Consider using the exchange. Betfair’s BSP operates with near-zero overround because it is a peer-to-peer market rather than a bookmaker-set price. The trade-off is commission on winning bets (typically 2–5%), but for runners at longer prices — where the SP overround is highest — the exchange often delivers a significantly better price. The saving is largest precisely where the overround penalty is most severe.

Best Odds Guaranteed promotions also mitigate overround indirectly. If you take an early fixed price and the SP turns out to be higher, BOG pays the SP. Since early prices are sometimes set before the overround has fully crystallised, you can occasionally lock in a price that is tighter than the eventual SP — while still having the SP as your safety net. It is not a guaranteed reduction in overround, but it tilts the odds in your favour over time.
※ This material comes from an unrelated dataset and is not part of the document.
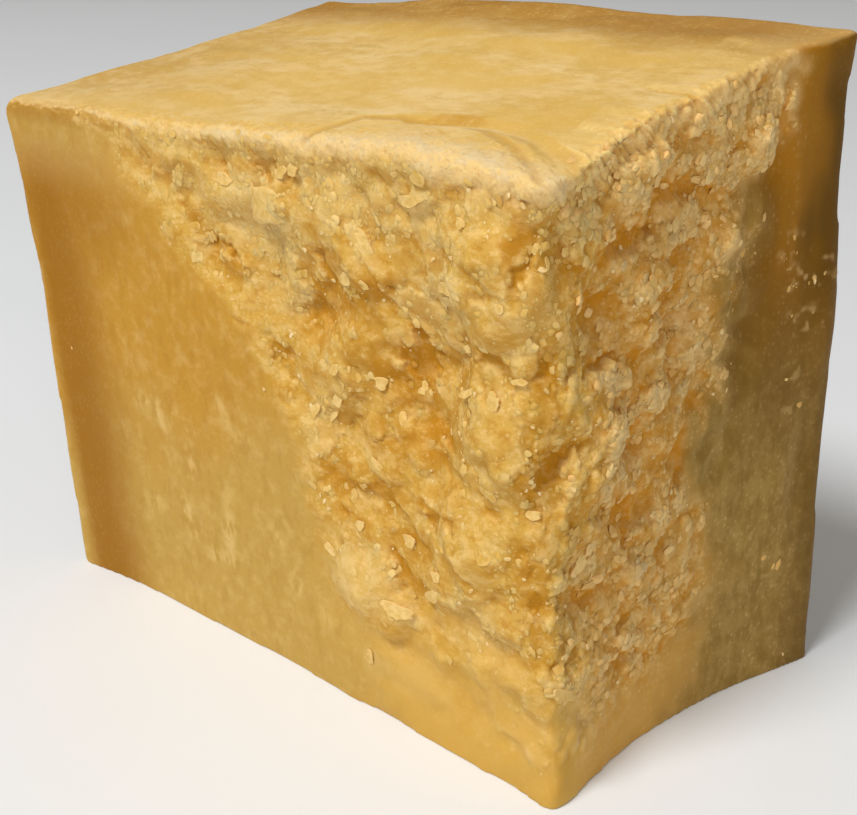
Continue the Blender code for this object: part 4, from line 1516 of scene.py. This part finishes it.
class CHEESE_OT_stage(bpy.types.Operator):
    """Puts down the floor, the lights and the camera"""

    bl_idname = "cheese.stage"
    bl_label = "Stage"

    def execute(self, context):
        scene = context.scene
        stage = scene.cheese_stage
        deselect()
        bpy.ops.mesh.primitive_plane_add(size=FLOOR_SIZE, location=(0.0, 0.0, 0.0))
        floor = context.active_object
        floor.name = "floor"
        floor.data.materials.append(floor_material())
        for light in LIGHTS:
            area_light(*light)
        world = bpy.data.worlds.new("studio")
        world.use_nodes = True
        room = world.node_tree.nodes["Background"]
        room.inputs["Color"].default_value = ROOM_COLOUR
        room.inputs["Strength"].default_value = ROOM_LIGHT
        scene.world = world
        scene.view_settings.view_transform = "Standard"
        lens = bpy.data.cameras.new("photo_camera")
        lens.lens = stage.lens
        lens.clip_start = NEAREST_SEEN
        camera = bpy.data.objects.new("photo_camera", lens)
        azimuth, elevation = stage.azimuth, stage.elevation
        flat = math.cos(elevation)
        back = Vector((math.sin(azimuth) * flat, -math.cos(azimuth) * flat, math.sin(elevation)))
        camera.location = CORNER + CAMERA_TARGET + back * stage.distance
        camera.rotation_euler = (math.pi / 2 - elevation, 0.0, azimuth)
        scene.collection.objects.link(camera)
        scene.camera = camera
        return {"FINISHED"}


class CHEESE_PT_panel(bpy.types.Panel):
    """Lists the steps that dress the chunk"""

    bl_idname = "CHEESE_PT_panel"
    bl_label = "Broken Hard Cheese"
    bl_space_type = "VIEW_3D"
    bl_region_type = "UI"
    bl_category = "Cheese"

    def draw(self, context):
        for step in STEPS:
            self.layout.operator(step.bl_idname)
        for group in GROUPS:
            for field in GROUPS[group].__annotations__:
                self.layout.prop(getattr(context.scene, group), field)


STEPS = (
    CHEESE_OT_body,
    CHEESE_OT_flakes,
    CHEESE_OT_grains,
    CHEESE_OT_knobs,
    CHEESE_OT_crystals,
    CHEESE_OT_stage,
)
GROUPS = {
    "cheese_relief": ReliefSettings,
    "cheese_colours": ColourSettings,
    "cheese_flakes": FlakeSettings,
    "cheese_stage": StageSettings,
}


def register():
    for name, group in GROUPS.items():
        bpy.utils.register_class(group)
        setattr(bpy.types.Scene, name, bpy.props.PointerProperty(type=group))
    for step in STEPS:
        bpy.utils.register_class(step)
    bpy.utils.register_class(CHEESE_PT_panel)


def unregister():
    bpy.utils.unregister_class(CHEESE_PT_panel)
    for step in reversed(STEPS):
        bpy.utils.unregister_class(step)
    for name, group in reversed(GROUPS.items()):
        delattr(bpy.types.Scene, name)
        bpy.utils.unregister_class(group)


def main():
    register()
    bpy.ops.cheese.body()
    bpy.ops.cheese.flakes()
    bpy.ops.cheese.grains()
    bpy.ops.cheese.knobs()
    bpy.ops.cheese.crystals()
    bpy.ops.cheese.stage()


if __name__ == "__main__":
    main()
Finally, understand that the overround is not a conspiracy — it is a business model. Bookmakers need margin to cover operating costs, Levy contributions, and profit. The punter’s job is not to resent the margin but to minimise it. Every percentage point of overround you avoid paying is a percentage point added to your long-term return. The invisible tax on every SP bet is real, but it is not uniform — and the punters who know where the tax is lightest have a quiet, persistent edge.